We're not alone, of course. Our idiocy is shared with the rest of the world, who if anything have done even more stupid things than us! The leverage in European banks is, believe it or not, actually higher than ours, and they are more opaque!

But that other people are drinking gasoline does not give you license to take a nip off a bottle of antifreeze under the argument that its "less harmful" to drink the glycol in comparative terms, when both will kill you very dead!

The Treasury, ABX and CMBX market today all continue to have their "pointers" aimed straight at economic depression, literally worsening by the hour. There is every reason to believe we are on the precipice of a deflationary credit collapse that will make the 1930-32 bond market dislocation look like a cakewalk.

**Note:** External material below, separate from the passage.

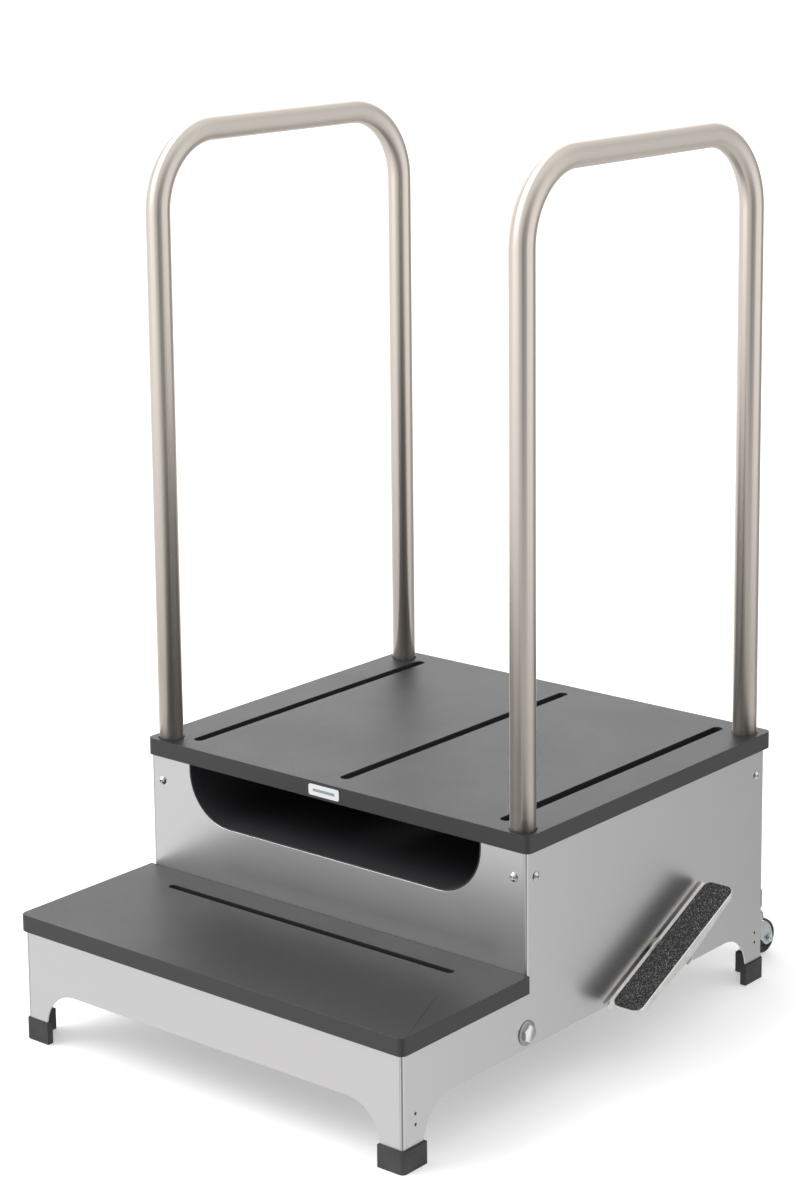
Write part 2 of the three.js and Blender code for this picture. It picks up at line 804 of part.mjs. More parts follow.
function carriageArm() {
  const half = armHeight / 2;
  const end = crossTubeY - crossTubeSize / 2 - gap;
  const outline = [
    ...arc(0, hingeHeight, half, 90, 270, archSteps),
    point(crankStart, hingeHeight - half),
    point(crankEnd, armRearBottom),
    point(end, armRearBottom),
    point(end, armRearTop),
    point(crankEnd, armRearTop),
    point(crankStart, hingeHeight + half),
  ];
  const holes = [circle(0, hingeHeight, hingeBarDiameter / 2 + fitGap, roundSides)];
  return prism(outline, "YZ", armOffset - armThickness / 2, armOffset + armThickness / 2, holes);
}
placePair("carriage_arm", carriageArm(), plainSteel);

function crossTube() {
  const half = crossTubeSize / 2;
  const inner = half - crossTubeWall;
  const reach = casterOffset + crossTubeEnd;
  const middle = crossTubeBottom + half;
  const tube = prism(
    rectangle(crossTubeY - half, crossTubeY + half, middle - half, middle + half),
    "YZ", -reach, reach,
    [rectangle(crossTubeY - inner, crossTubeY + inner, middle - inner, middle + inner)]);
  const stemHoles = [-casterOffset, casterOffset].map((x) =>
    rod(stemDiameter / 2 + fitGap, crossTubeBottom - gap, crossTubeBottom + 2 * crossTubeWall, "Z")
      .translate(x, crossTubeY, 0));
  return cut(tube, ...stemHoles);
}
place("carriage_cross_tube", crossTube(), plainSteel());

// ---- Casters ----

const forkTop = axleHeight + wheelDiameter / 2 + forkGap + forkSheet;
const forkHalfWidth = wheelWidth / 2 + forkGap + forkSheet;

// The fixed half of the swivel: a domed race under the cross tube with its stem above it.
function casterStem() {
  const radius = swivelDiameter / 2;
  const foot = forkTop + gap;
  const top = crossTubeBottom - gap;
  const stemTop = crossTubeBottom + crossTubeSize - crossTubeWall - stemTopGap;
  return turned([
    [0, foot],
    [radius, foot],
    [radius, foot + (top - foot) * 0.45],
    [radius * 0.72, top],
    [stemDiameter / 2, top],
    [stemDiameter / 2, stemTop],
    [0, stemTop],
  ], "Z", roundSides).translate(casterOffset, crossTubeY, 0);
}

// The turning half: a hooded fork over the wheel, which trails behind the swivel.
function casterFork() {
  const radius = wheelDiameter / 2 + forkGap + forkSheet;
  const crown = swivelDiameter / 2;
  const outline = [
    ...arc(-crown + forkCrownRadius, forkTop - forkCrownRadius, forkCrownRadius, 180, 90,
      cornerSteps),
    ...arc(casterTrail - hoodSetback, axleHeight, radius, 90, 20, archSteps),
    ...arc(casterTrail + forkBossOffset, axleHeight, forkBossRadius, 20, -90, cornerSteps),
    ...arc(casterTrail - forkBossOffset, axleHeight, forkBossRadius, -90, -150, cornerSteps),
  ];
  const hood = prism(outline, "YZ", -forkHalfWidth, forkHalfWidth);
  const inside = forkHalfWidth - forkSheet;
  const wheelSpace = rod(wheelDiameter / 2 + forkGap, -inside, inside, "X", roundSides)
    .translate(0, casterTrail, axleHeight);
  const below = block(-inside, inside, -crown - gap, casterTrail + radius + gap,
    axleHeight - radius, axleHeight + wheelDiameter / 4);
  const axleHole = rod(casterAxleDiameter / 2 + fitGap, -radius, radius, "X")
    .translate(0, casterTrail, axleHeight);
  return cut(hood, wheelSpace, below, axleHole).translate(casterOffset, crossTubeY, 0);
}

function casterAxle() {
  const reach = forkHalfWidth + gap;
  const nutRadius = casterNutWidth / Math.sqrt(3);
  const nutEnd = reach + casterNutThickness;
  return join(
    rod(casterAxleDiameter / 2, -reach - casterAxleHeadHeight / 2, nutEnd + casterAxleEnd, "X"),
    rod(nutRadius, reach, nutEnd, "X", 6),
    rod(casterAxleHeadDiameter / 2, -reach - casterAxleHeadHeight, -reach, "X"),
  ).translate(casterOffset, crossTubeY + casterTrail, axleHeight);
}

function casterTyre() {
  const half = wheelWidth / 2;
  const radius = wheelDiameter / 2;
  const inner = radius - tyreThickness;
  const profile = [
    [inner, -half + tyreSetback],
    [radius - treadShoulder, -half],
    [radius, -half * 0.45],
    [radius, half * 0.45],
    [radius - treadShoulder, half],
    [inner, half - tyreSetback],
    [inner, -half + tyreSetback],
  ];
  return turned(profile, "X", roundSides)
    .translate(casterOffset, crossTubeY + casterTrail, axleHeight);
}

function casterHub() {
  const half = wheelWidth / 2 - tyreSetback;
  const rim = half - tyreSetback;
  const radius = wheelDiameter / 2 - tyreThickness - gap;
  const bore = casterAxleDiameter / 2 + fitGap;
  const profile = [
    [bore, -half],
    [bore * 2, -half],
    [radius * 0.8, -rim + hubDish],
    [radius, -rim],
    [radius, rim],
    [radius * 0.8, rim - hubDish],
    [bore * 2, half],
    [bore, half],
    [bore, -half],
  ];
  return turned(profile, "X", roundSides)
    .translate(casterOffset, crossTubeY + casterTrail, axleHeight);
}
placePair("caster_stem", casterStem(), zinc);
placePair("caster_fork", casterFork(), zinc);
placePair("caster_axle", casterAxle(), zinc);
placePair("caster_tyre", casterTyre(), rubberBlack);
placePair("caster_hub", casterHub(), plugPlastic);

// ---- Pedal shaft and cams ----

const shaftFrame = new THREE.Group();
shaftFrame.position.set(0, shaftSetback, shaftHeight);
stool.add(shaftFrame);

const leverInside = sideFace + leverGapToPanel;
const plateInside = leverInside + leverThickness + pedalGapToLever;
const plateOutside = plateInside + pedalWidth;

function shaftBush() {
  const bore = shaftDiameter / 2 + fitGap;
  const inside = sideFace - sheet - bushInside;
  const profile = [
    [bore, inside],
    [bushDiameter / 2, inside],
    [bushDiameter / 2, sideFace + gap],
    [bushFlangeDiameter / 2, sideFace + gap],
    [bushFlangeDiameter / 2, sideFace + gap + bushFlangeThickness],
    [bore, sideFace + gap + bushFlangeThickness],
    [bore, inside],
  ];
  return turned(profile, "X", roundSides);
}
placePair("shaft_bush", shaftBush(), bronze, shaftFrame);

const shaftLeftEnd = -(sideFace + gap + bushFlangeThickness + shaftEnd);
const shaftRightEnd = plateOutside - pedalSheet - gap;
place("pedal_shaft", rod(shaftDiameter / 2, shaftLeftEnd, shaftRightEnd, "X", tubeSides),
  plainSteel(), shaftFrame);

function cam() {
  const from = armOffset - camThickness / 2;
  const to = armOffset + camThickness / 2;
  return prism(circle(camCentreY, camCentreZ, camRadius, 2 * roundSides), "YZ", from, to,
    [circle(0, 0, shaftDiameter / 2 + fitGap, roundSides)]);
}
placePair("pedal_cam", cam(), plainSteel, shaftFrame);

// ---- Pedal ----

const pedalFrame = new THREE.Group();
pedalFrame.rotation.x = halfSwing;
shaftFrame.add(pedalFrame);

const pedalReach = pedalLength / 2;
const plateTop = pedalTopAboveShaft;
const plateUnderside = plateTop - pedalSheet;

// A folded edge seen from the side: shallow at both ends and deepest at the middle.
function edgeOutline(top, length, endDepth, middleDepth) {
  return [
    point(-length, top),
    point(-length, top - endDepth),
    point(-hubDiameter / 2, top - middleDepth),
    point(hubDiameter / 2, top - middleDepth),
    point(length, top - endDepth),
    point(length, top),
  ];
}

function pedalPlate() {
  const top = prism(
    roundedRectangle(plateInside, plateOutside, -pedalReach, pedalReach, pedalCornerRadius),
    "XY", plateUnderside, plateTop);
  const straight = pedalReach - pedalCornerRadius;
  const edge = edgeOutline(plateTop - pedalSheet / 2, straight, pedalEdgeDepth,
    pedalEdgeMiddleDepth);
  return join(top, prism(edge, "YZ", plateOutside - pedalSheet, plateOutside));
}
place("pedal_plate", pedalPlate(), pedalMetal(), pedalFrame);

// The upright lever beside the panel, with the hub that turns the shaft.
function pedalLever() {
  const hubRadius = hubDiameter / 2;
  const hubEnd = plateOutside - pedalSheet - 2 * gap;
  const outline = [
    ...arc(pedalReach - leverCornerRadius, plateTop - leverCornerRadius, leverCornerRadius,
      0, 90, cornerSteps),
    ...arc(-pedalReach + leverCornerRadius, plateTop - leverCornerRadius, leverCornerRadius,
      90, 180, cornerSteps),
    point(-pedalReach, plateTop - leverEndDepth),
    ...arc(0, 0, hubRadius + leverHubWall, 220, 320, pedalArcSteps),
    point(pedalReach, plateTop - leverEndDepth),
  ];
  const body = join(
    prism(outline, "YZ", leverInside, leverInside + leverThickness),
    rod(hubRadius, leverInside, hubEnd, "X", roundSides),
  );
  const bore = rod(shaftDiameter / 2 + fitGap, leverInside - gap, hubEnd + gap, "X", roundSides);
  return cut(body, bore);
}
place("pedal_lever", pedalLever(), pedalMetal(), pedalFrame);

place("pedal_grip",
  prism(roundedRectangle(plateInside + gripBorder, plateOutside - gripBorder,
    -pedalReach + gripBorder, pedalReach - gripBorder, pedalCornerRadius - gripBorder),
  "XY", plateTop + gap / 2, plateTop + gap / 2 + gripThickness),
  gritBlack(), pedalFrame);

// ---- Return springs ----

function springStud() {
  const radius = springStudDiameter / 2;
  const outer = sideFace - sheet - gap;
  const head = armOffset - springDiameter / 2;
  const profile = [
    [0, head - springStudRim],
    [radius + springStudRim, head - springStudRim],
    [radius + springStudRim, head],
    [radius, head],
    [radius, outer - springStudRim],
    [radius + springStudFoot, outer - springStudRim],
    [radius + springStudFoot, outer],
    [0, outer],
  ];
  return turned(profile, "X").translate(0, springSetback, springStudHeight);
}
placePair("spring_stud", springStud(), plainSteel);

function returnSpring() {
  const foot = armRearTop + gap;
  const top = springStudHeight - springStudDiameter / 2 - gap;
  return rod(springDiameter / 2, foot, top, "Z").translate(armOffset, springSetback, 0);
}
placePair("return_spring", returnSpring(), zinc);

// ---- Origin at the bottom centre of the bounding box ----

const bounds = new THREE.Box3().setFromObject(stool, true);
const middle = bounds.getCenter(new THREE.Vector3());
stool.position.set(-middle.x, -middle.y, -bounds.min.z);

export default stool;
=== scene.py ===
import json
import math

import bmesh
import bpy
from mathutils import Matrix, Vector, noise


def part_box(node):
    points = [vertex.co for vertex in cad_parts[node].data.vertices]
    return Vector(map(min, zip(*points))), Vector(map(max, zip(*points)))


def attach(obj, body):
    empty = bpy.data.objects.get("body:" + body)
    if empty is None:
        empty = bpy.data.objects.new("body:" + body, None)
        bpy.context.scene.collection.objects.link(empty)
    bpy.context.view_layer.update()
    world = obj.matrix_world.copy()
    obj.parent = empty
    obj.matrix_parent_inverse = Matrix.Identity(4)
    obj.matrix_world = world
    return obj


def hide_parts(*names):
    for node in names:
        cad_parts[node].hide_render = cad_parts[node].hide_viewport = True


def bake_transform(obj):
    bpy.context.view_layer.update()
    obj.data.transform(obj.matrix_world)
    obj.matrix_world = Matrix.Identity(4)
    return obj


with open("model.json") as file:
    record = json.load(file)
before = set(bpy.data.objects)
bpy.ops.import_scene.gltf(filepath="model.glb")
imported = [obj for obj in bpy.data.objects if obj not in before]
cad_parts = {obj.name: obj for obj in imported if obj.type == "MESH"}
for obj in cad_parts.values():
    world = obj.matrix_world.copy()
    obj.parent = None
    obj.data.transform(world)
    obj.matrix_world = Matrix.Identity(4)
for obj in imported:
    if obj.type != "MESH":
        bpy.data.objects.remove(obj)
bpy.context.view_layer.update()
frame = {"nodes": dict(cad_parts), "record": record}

# A two-step stool of satin stainless sheet with brushed handrails, black plastic treads,
# a pocket and slots for flat cassettes, and a pedal that lowers two rear casters.
# Metres. X runs across the stool, the climbing side is -Y, Z is up.

MM = 0.001
CAD_WELD = 0.00001  # vertices of a CAD copy closer than this become one
WELD = 0.000001

# ---- Camera ----

CAMERA_PLACE = (2.2237, -2.7225, 1.4748)
CAMERA_TURN = (79.0617, 0.5604, 39.7650)  # degrees about X, Y and Z
LENS = 85.744
LENS_SHIFT = -0.165


def add_camera():
    data = bpy.data.cameras.new("camera")
    data.lens = LENS
    data.shift_y = LENS_SHIFT
    data.clip_end = 50
    camera = bpy.data.objects.new("camera", data)
    camera.location = CAMERA_PLACE
    camera.rotation_euler = [math.radians(turn) for turn in CAMERA_TURN]
    bpy.context.scene.collection.objects.link(camera)
    bpy.context.scene.camera = camera


add_camera()

# ---- Materials ----


MIX_A, MIX_B, MIX_RESULT = 6, 7, 2  # the colour sockets of a Mix node


class Finish:
    """A material whose node tree is built up one node at a time."""

    def __init__(self, name, colour, roughness, metallic=0.0, specular=0.5):
        self.material = bpy.data.materials.new(name)
        self.material.use_nodes = True
        self.tree = self.material.node_tree
        self.surface = self.tree.nodes["Principled BSDF"]
        self.surface.inputs["Base Color"].default_value = (*colour, 1)
        self.surface.inputs["Roughness"].default_value = roughness
        self.surface.inputs["Metallic"].default_value = metallic
        self.surface.inputs["Specular IOR Level"].default_value = specular

    def node(self, kind, inputs, **settings):
        made = self.tree.nodes.new(kind)
        for key, value in settings.items():
            setattr(made, key, value)
        for key, value in inputs.items():
            if isinstance(value, bpy.types.NodeSocket):
                self.tree.links.new(value, made.inputs[key])
            else:
                made.inputs[key].default_value = value
        return made

    def places(self, scale=(1, 1, 1)):
        coordinates = self.node("ShaderNodeTexCoord", {})
        stretched = self.node("ShaderNodeMapping", {
            "Vector": coordinates.outputs["Object"], "Scale": scale})
        return stretched.outputs["Vector"]

    def grain(self, places, scale, detail=3.0, rough=0.55):
        made = self.node("ShaderNodeTexNoise", {
            "Vector": places, "Scale": scale, "Detail": detail, "Roughness": rough})
        return made.outputs["Fac"]

    def pebbles(self, places, scale, output="Distance"):
        made = self.node("ShaderNodeTexVoronoi", {"Vector": places, "Scale": scale})
        return made.outputs[output]

    def between(self, value, low, high, from_low=0.0, from_high=1.0):
        made = self.node("ShaderNodeMapRange", {
            "Value": value, "From Min": from_low, "From Max": from_high,
            "To Min": low, "To Max": high})
        return made.outputs["Result"]

    def sum(self, one, other, operation="ADD"):
        made = self.node("ShaderNodeMath", {0: one, 1: other}, operation=operation)
        return made.outputs["Value"]

    def blend_colours(self, factor, low, high):
        made = self.node("ShaderNodeMix", {"Factor": factor}, data_type="RGBA")
        for socket, colour in zip([made.inputs[MIX_A], made.inputs[MIX_B]], [low, high]):
            if isinstance(colour, bpy.types.NodeSocket):
                self.tree.links.new(colour, socket)
            else:
                socket.default_value = (*colour, 1)
        return made.outputs[MIX_RESULT]

    def drive(self, socket, value):
        self.tree.links.new(value, self.surface.inputs[socket])

    def bump(self, height, distance, strength=1.0):
        made = self.node("ShaderNodeBump", {
            "Height": height, "Distance": distance, "Strength": strength})
        self.drive("Normal", made.outputs["Normal"])


def shade(colour, share):
    return tuple(channel * share for channel in colour)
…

Washington must stop and in fact reverse this idiocy here and now before our economy lawn-darts into the ground at 600mph.

PhantomSTi
11-24-2008, 02:25 PM
It's interesting that Ben Stein would advocate this kind of stuff, and then him talking about Depression. You can't have a depression unless there's a sharp contraction in the money supply e.g. Federal Reserve creating that issue.

lodge939
11-24-2008, 02:41 PM
Ben Stein was hammering Bush's stimulus package that he did earlier this year, and now he supports the Obama stimulus? he's losing it

anaconda
11-24-2008, 03:35 PM
Look, Stein is simply being clueless. First of all the Abrahms Tank is made by General Dynamics. PLUS if the friggin crappy auto companies with their bloated union contracts were allowed to fail then they could be reorganized for military purposes or they could keep viable the portion of their manufacturing base that was appropriate for military applications. Stein seems to think that if the companies go bust that they have to somehow plow under all of the factories. What gives with his reasoning?